Fin des cookies tiers sur Google Chrome : quels impacts et quelles solutions pour mesurer le ROI des investissements publicitaires digitaux ?

Le monde du web analytics est confronté à une situation paradoxale : les besoins de data n’ont jamais été aussi importants mais leur collecte n’a jamais été aussi complexe depuis le développement des Adblocks, l’instauration du RGPD et les restrictions navigateurs sur Safari et Firefox. Dernier événement en date, la fin des cookies tiers annoncée sur Google Chrome dont l’impact potentiel inquiète, notamment sur la mesure de la performance digitale.

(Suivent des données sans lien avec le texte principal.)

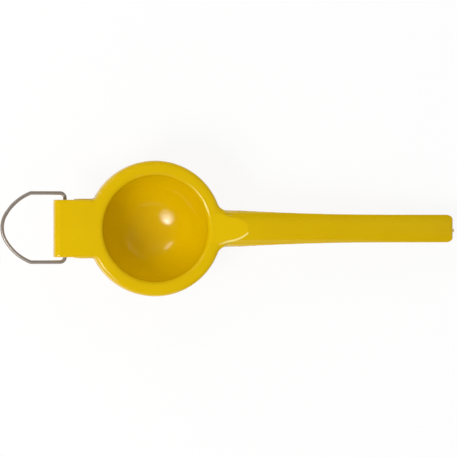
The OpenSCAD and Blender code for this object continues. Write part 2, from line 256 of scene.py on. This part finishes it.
def raiseTongue(piece, make, top):
    # lifts the handle's top to the flange's level inside the tongue's outline
    outline, edge = make["outline"], make["edge"]
    start, end = outline[0][0], outline[-1][0]

    def inside(local):
        if not (make["lowest"] <= local.z <= top and start < local.x < end + edge
                and abs(local.y) <= make["farthest"]):
            return 0
        half = outline[-1][1]
        for (x, width), (nextX, nextWidth) in zip(outline, outline[1:]):
            if x <= local.x <= nextX:
                half = width + (nextWidth - width) * (local.x - x) / (nextX - x)
        return 1 - smoothStep(-edge, edge, max(abs(local.y) - half, local.x - end))

    middle, size = make["plane"]
    raised = weigh(piece, inside)
    bpy.ops.object.select_all(action="DESELECT")
    bpy.ops.mesh.primitive_plane_add(size=size * mm, location=(middle * mm, 0, top * mm))
    plane = bpy.context.object
    applyPlace(plane, armPlace @ plane.matrix_world)
    applyModifier(piece, "SHRINKWRAP", vertex_group=raised, target=plane,
                  wrap_method="NEAREST_SURFACEPOINT")
    piece.vertex_groups.clear()
    bpy.data.objects.remove(plane)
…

Depuis la fin des années 2010 et la croissance ininterrompue des investissements publicitaires sur les canaux digitaux, les outils alloués au tracking et à la mesure se sont multipliés et diversifiés. L’apparition des Tag Management System a simplifié la collecte de données, la popularisation des outils analytiques a rendu exploitable les flots de data accumulées dans les bases de données. 

Dans le même temps, les professionnels du secteur ont atteint un niveau de maturité inédit, en témoignent l’apparition de nombreux métiers spécialisés dans la data ou la prolifération des conférences, des salons, etc. 

En parallèle, l’univers de la publicité digitale a subi de grands bouleversements, tant sur le plan technique (propagation de la navigation privée, avènement du shopping mobile) que sur le plan législatif (entrée en vigueur de la RPGD, entre autres), qui ont restreint ou complexifié l’utilisation de la donnée.

Aujourd’hui, on estime que  la quantité d’informations disponibles s’est amenuisée, et la qualité de ces dernières s’est détériorée. Jusqu’à poser la question de leur crédibilité. Dans ces conditions, comment est-il possible, pour un responsable du marketing ou de l’acquisition, de mesurer le ROI des investissements digitaux ?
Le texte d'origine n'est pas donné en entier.